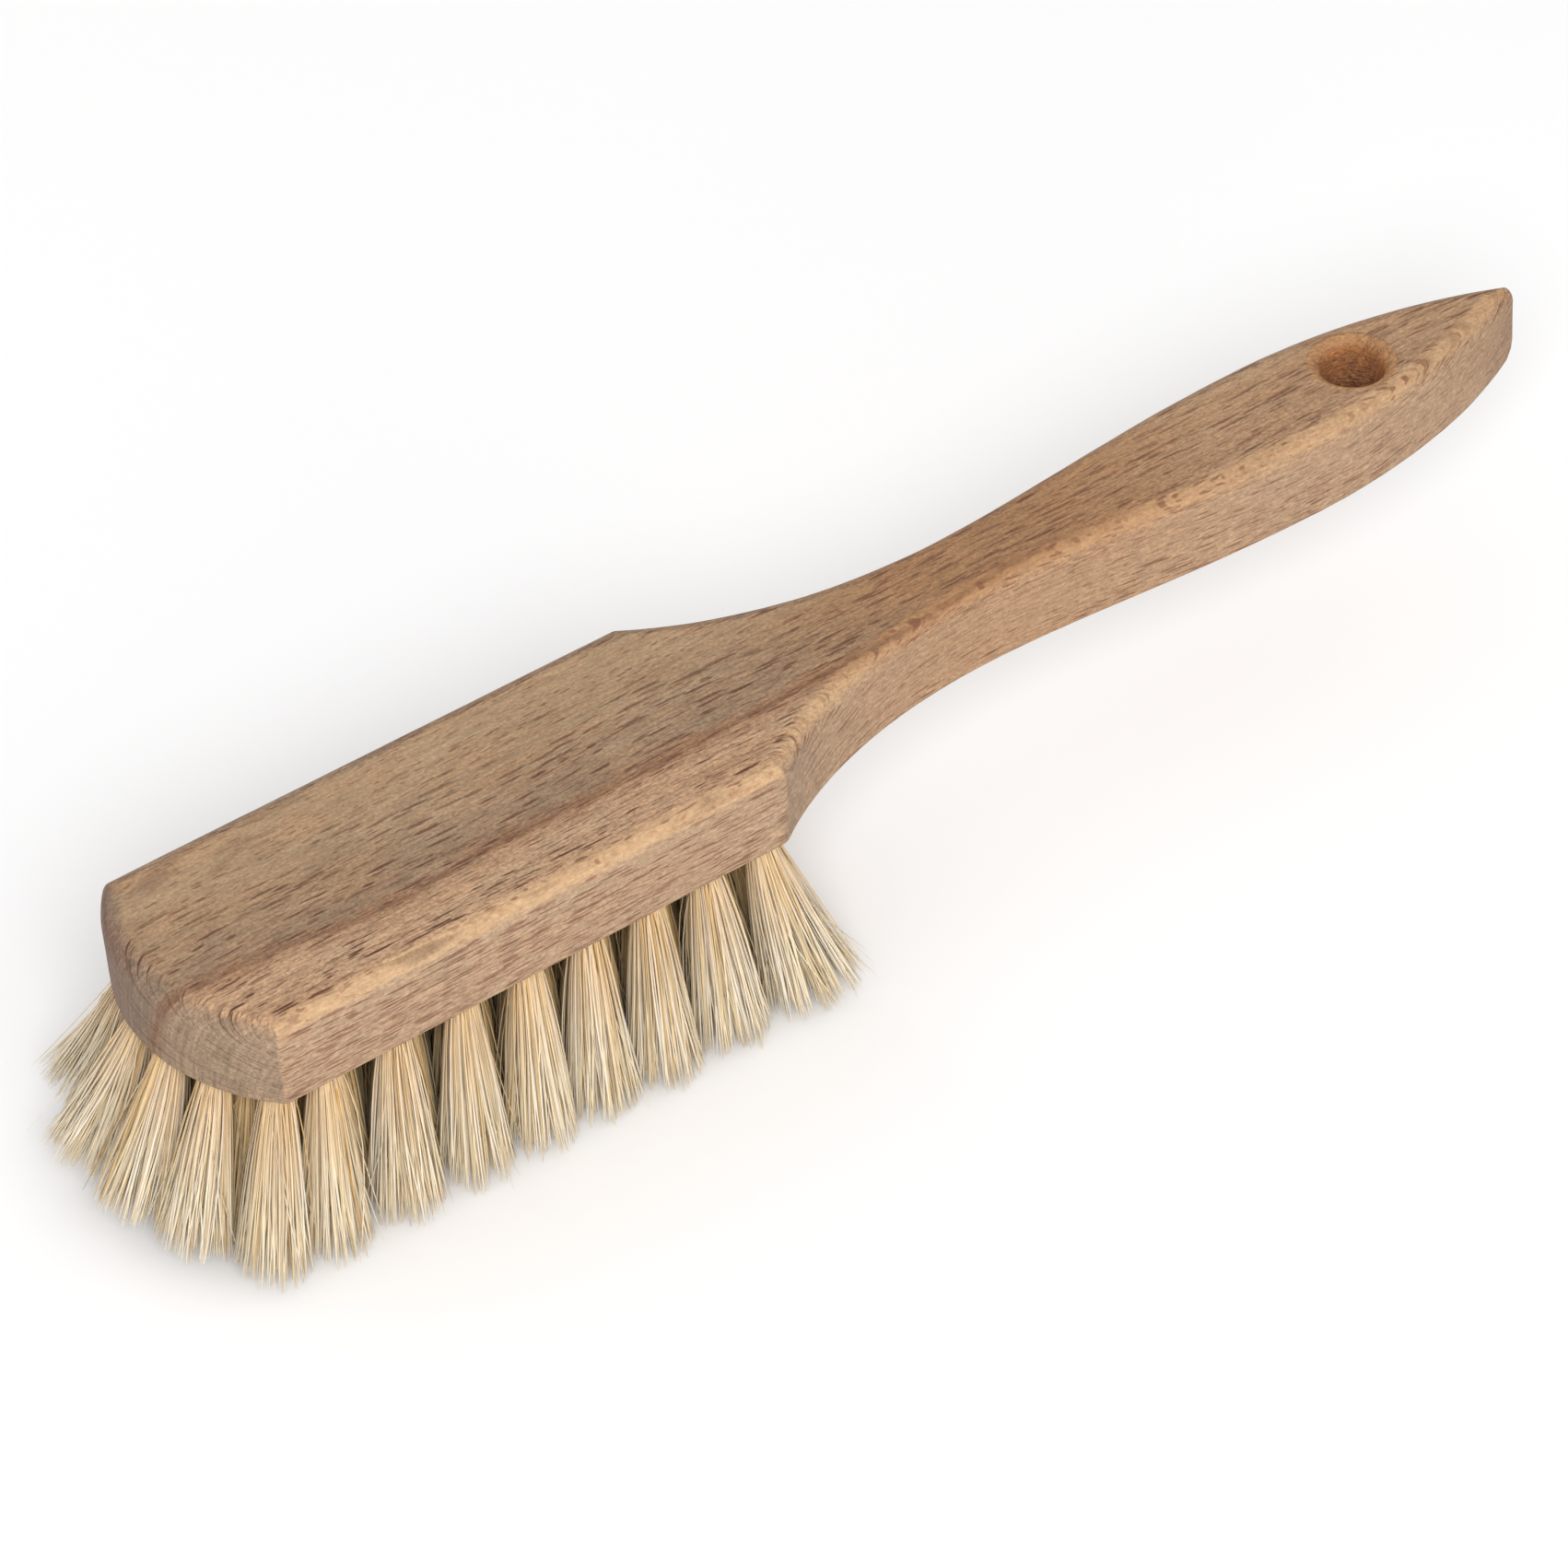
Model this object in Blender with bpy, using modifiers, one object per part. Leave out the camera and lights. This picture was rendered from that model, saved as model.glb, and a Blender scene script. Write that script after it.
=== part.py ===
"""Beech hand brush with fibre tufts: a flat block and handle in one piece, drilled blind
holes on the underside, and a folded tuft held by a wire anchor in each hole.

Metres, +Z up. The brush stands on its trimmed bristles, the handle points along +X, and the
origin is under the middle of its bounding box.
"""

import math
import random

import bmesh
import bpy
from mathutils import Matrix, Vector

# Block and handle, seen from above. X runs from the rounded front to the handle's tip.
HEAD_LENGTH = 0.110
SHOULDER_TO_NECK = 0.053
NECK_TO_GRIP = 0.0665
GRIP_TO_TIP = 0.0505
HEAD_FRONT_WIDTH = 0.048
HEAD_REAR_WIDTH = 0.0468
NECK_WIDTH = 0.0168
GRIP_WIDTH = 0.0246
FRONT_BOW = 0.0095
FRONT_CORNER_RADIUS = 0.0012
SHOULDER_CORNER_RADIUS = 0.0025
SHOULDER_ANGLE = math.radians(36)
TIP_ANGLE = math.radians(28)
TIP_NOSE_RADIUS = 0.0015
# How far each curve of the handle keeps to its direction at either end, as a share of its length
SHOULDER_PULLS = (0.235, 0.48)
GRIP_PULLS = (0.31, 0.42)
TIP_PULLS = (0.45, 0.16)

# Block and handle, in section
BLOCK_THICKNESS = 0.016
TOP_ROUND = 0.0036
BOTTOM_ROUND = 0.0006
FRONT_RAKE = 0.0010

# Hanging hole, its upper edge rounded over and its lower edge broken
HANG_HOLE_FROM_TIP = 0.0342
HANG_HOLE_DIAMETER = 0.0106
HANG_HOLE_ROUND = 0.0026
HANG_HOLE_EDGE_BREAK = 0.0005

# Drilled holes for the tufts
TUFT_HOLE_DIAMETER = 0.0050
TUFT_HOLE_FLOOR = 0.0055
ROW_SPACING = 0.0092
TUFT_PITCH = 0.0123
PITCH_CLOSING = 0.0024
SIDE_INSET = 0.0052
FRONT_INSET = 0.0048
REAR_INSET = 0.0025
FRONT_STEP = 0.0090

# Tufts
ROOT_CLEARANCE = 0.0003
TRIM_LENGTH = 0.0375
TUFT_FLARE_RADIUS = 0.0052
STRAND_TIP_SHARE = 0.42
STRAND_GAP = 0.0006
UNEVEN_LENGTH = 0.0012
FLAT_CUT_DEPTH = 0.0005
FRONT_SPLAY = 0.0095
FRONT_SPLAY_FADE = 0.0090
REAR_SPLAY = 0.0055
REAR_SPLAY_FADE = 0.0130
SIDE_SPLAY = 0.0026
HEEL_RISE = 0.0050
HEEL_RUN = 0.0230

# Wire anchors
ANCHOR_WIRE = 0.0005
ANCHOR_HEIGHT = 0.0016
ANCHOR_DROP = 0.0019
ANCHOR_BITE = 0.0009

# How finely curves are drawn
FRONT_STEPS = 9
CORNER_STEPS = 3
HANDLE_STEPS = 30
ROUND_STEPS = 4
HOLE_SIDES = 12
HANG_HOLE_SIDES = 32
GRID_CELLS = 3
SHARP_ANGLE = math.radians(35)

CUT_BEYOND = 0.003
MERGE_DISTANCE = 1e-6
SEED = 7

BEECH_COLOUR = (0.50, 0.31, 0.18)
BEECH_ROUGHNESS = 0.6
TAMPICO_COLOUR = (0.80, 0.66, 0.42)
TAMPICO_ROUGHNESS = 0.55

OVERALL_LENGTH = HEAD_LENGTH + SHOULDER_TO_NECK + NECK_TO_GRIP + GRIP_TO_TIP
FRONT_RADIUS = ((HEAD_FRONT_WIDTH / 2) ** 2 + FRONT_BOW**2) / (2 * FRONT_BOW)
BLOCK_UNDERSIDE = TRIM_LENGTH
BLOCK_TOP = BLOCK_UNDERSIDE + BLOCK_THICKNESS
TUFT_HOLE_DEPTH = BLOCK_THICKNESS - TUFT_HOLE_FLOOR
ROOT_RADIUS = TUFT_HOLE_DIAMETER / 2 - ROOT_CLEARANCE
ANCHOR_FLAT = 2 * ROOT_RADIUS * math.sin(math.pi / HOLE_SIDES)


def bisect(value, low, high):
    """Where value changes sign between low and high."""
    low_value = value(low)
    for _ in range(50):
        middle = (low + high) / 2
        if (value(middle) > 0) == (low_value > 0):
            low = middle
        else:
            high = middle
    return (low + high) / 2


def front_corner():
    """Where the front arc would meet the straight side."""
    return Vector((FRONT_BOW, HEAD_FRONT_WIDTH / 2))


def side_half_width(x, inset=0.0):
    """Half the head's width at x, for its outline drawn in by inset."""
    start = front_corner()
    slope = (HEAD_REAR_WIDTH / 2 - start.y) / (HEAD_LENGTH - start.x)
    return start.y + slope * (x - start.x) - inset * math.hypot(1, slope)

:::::

Task to carry out:
Look for the word "part" and return every line where it occurs.

Result:
Model this object in Blender with bpy, using modifiers, one object per part. Leave out the camera and lights. This picture was rendered from that model, saved as model.glb, and a Blender scene script. Write that script after it.
=== part.py ===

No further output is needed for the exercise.